Task material:
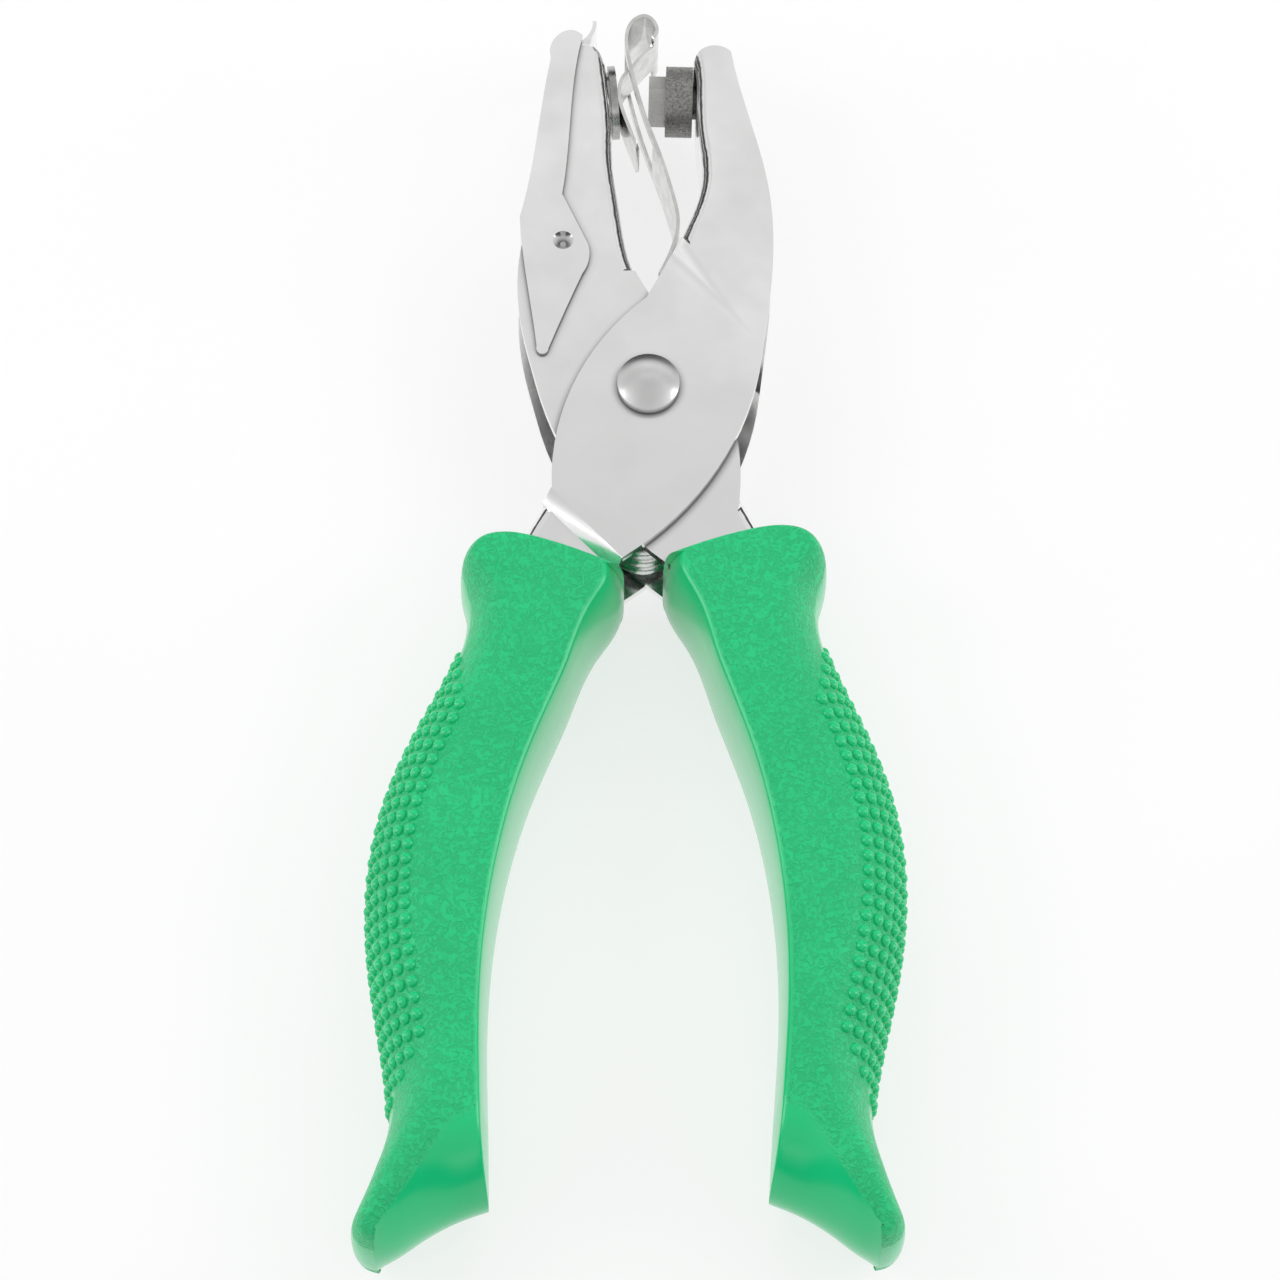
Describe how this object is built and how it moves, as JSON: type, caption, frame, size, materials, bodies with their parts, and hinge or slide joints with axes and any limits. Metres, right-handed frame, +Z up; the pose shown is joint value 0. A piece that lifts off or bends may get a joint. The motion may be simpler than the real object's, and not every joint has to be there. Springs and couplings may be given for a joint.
{
  "type": "single hole punch pliers",
  "caption": "Hand-held hole punch pliers with a fixed punch, a die jaw with a hinged chip cover, a stripper spring and moulded nubbed grips.",
  "frame": {"origin": "bottom centre of the whole tool's box, on the surface the grips lie on, with the tool lying flat", "axes": "+Y along the tool towards the jaws, +X towards the die lever's grip, +Z up through the tool's thickness, along the pivot rivet"},
  "size_m": [0.0654, 0.1688, 0.02],
  "materials": {
    "plated_sheet": "bright nickel plate on pressed steel sheet",
    "plated_cover": "bright nickel plate on thin steel sheet",
    "plated_rivet": "bright nickel plate, turned",
    "sintered_steel": "matt sintered steel, ground cutting faces",
    "spring_wire": "drawn spring wire",
    "spring_strip": "rolled spring strip",
    "grip_plastic": "moulded green plastic, grained faces and soft nubs"
  },
  "bodies": {
    "die_side": {"die_lever": "plated_sheet", "die": "sintered_steel", "pivot_rivet": "plated_rivet", "pivot_sleeve": "plated_rivet", "return_spring": "spring_wire", "die_lever_grip": "grip_plastic"},
    "punch_side": {"punch_lever": "plated_sheet", "punch": "sintered_steel", "stripper_spring": "spring_strip", "stripper_rivet": "plated_rivet", "punch_lever_grip": "grip_plastic"},
    "chip_cover_body": {"chip_cover": "plated_cover"}
  },
  "joints": [
    {"name": "pivot", "type": "hinge", "parent": "die_side", "child": "punch_side", "pos_m": [0, 0.0289, 0.01], "axis": [0, 0, 1], "range_deg": [0, 6.4], "stiffness_Nm_per_rad": 2, "springref_deg": -8.59, "deforming": ["return_spring", "stripper_spring"]},
    {"name": "cover_hinge", "type": "hinge", "parent": "die_side", "child": "chip_cover_body", "pos_m": [-0.0113, 0.0498, 0.01], "axis": [0, 0, 1], "range_deg": [0, 18]}
  ]
}
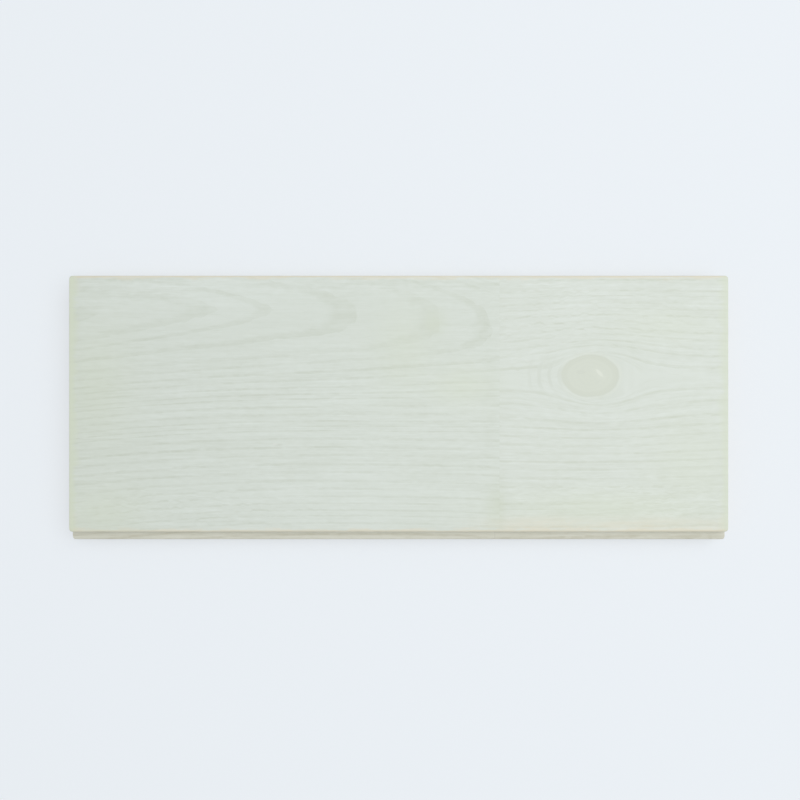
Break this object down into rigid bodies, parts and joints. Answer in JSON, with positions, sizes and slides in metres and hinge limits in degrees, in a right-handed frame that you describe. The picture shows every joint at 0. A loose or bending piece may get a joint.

What to produce: Write the data back out verbatim.

Answer in full:
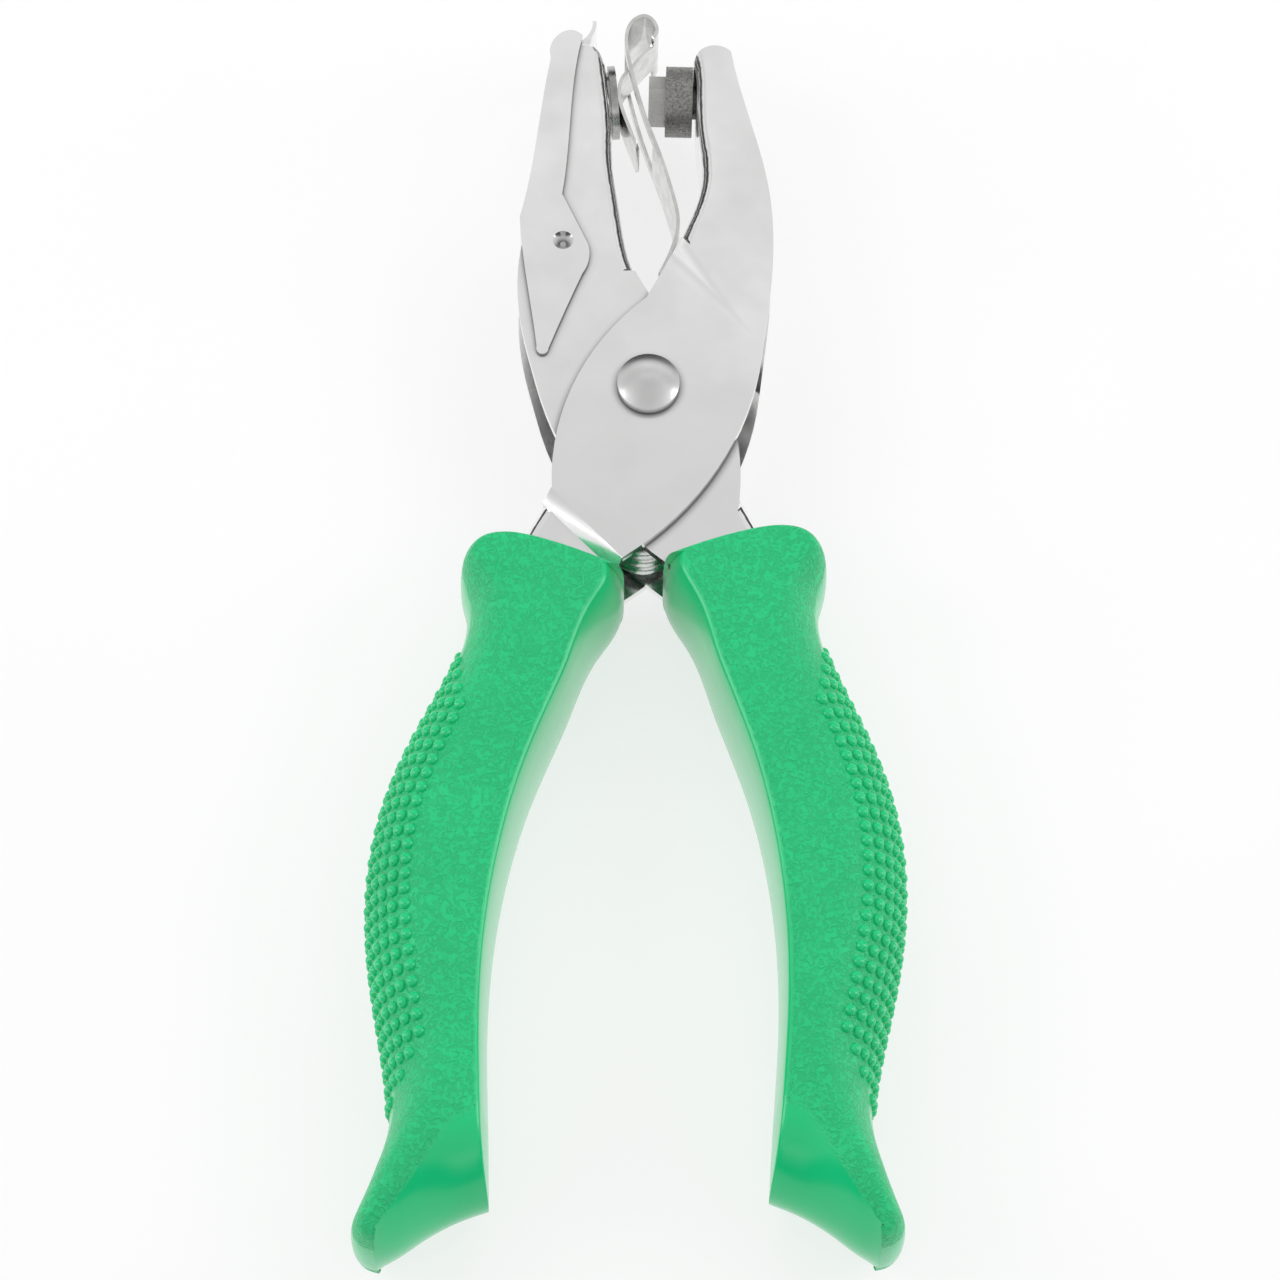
Describe how this object is built and how it moves, as JSON: type, caption, frame, size, materials, bodies with their parts, and hinge or slide joints with axes and any limits. Metres, right-handed frame, +Z up; the pose shown is joint value 0. A piece that lifts off or bends may get a joint. The motion may be simpler than the real object's, and not every joint has to be there. Springs and couplings may be given for a joint.
{
  "type": "single hole punch pliers",
  "caption": "Hand-held hole punch pliers with a fixed punch, a die jaw with a hinged chip cover, a stripper spring and moulded nubbed grips.",
  "frame": {"origin": "bottom centre of the whole tool's box, on the surface the grips lie on, with the tool lying flat", "axes": "+Y along the tool towards the jaws, +X towards the die lever's grip, +Z up through the tool's thickness, along the pivot rivet"},
  "size_m": [0.0654, 0.1688, 0.02],
  "materials": {
    "plated_sheet": "bright nickel plate on pressed steel sheet",
    "plated_cover": "bright nickel plate on thin steel sheet",
    "plated_rivet": "bright nickel plate, turned",
    "sintered_steel": "matt sintered steel, ground cutting faces",
    "spring_wire": "drawn spring wire",
    "spring_strip": "rolled spring strip",
    "grip_plastic": "moulded green plastic, grained faces and soft nubs"
  },
  "bodies": {
    "die_side": {"die_lever": "plated_sheet", "die": "sintered_steel", "pivot_rivet": "plated_rivet", "pivot_sleeve": "plated_rivet", "return_spring": "spring_wire", "die_lever_grip": "grip_plastic"},
    "punch_side": {"punch_lever": "plated_sheet", "punch": "sintered_steel", "stripper_spring": "spring_strip", "stripper_rivet": "plated_rivet", "punch_lever_grip": "grip_plastic"},
    "chip_cover_body": {"chip_cover": "plated_cover"}
  },
  "joints": [
    {"name": "pivot", "type": "hinge", "parent": "die_side", "child": "punch_side", "pos_m": [0, 0.0289, 0.01], "axis": [0, 0, 1], "range_deg": [0, 6.4], "stiffness_Nm_per_rad": 2, "springref_deg": -8.59, "deforming": ["return_spring", "stripper_spring"]},
    {"name": "cover_hinge", "type": "hinge", "parent": "die_side", "child": "chip_cover_body", "pos_m": [-0.0113, 0.0498, 0.01], "axis": [0, 0, 1], "range_deg": [0, 18]}
  ]
}
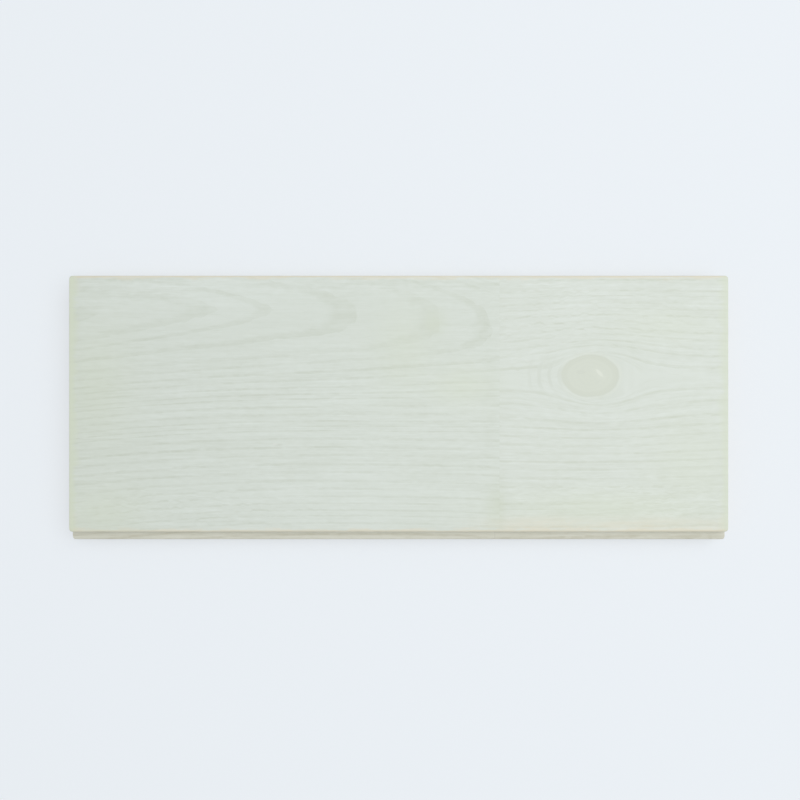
Break this object down into rigid bodies, parts and joints. Answer in JSON, with positions, sizes and slides in metres and hinge limits in degrees, in a right-handed frame that you describe. The picture shows every joint at 0. A loose or bending piece may get a joint.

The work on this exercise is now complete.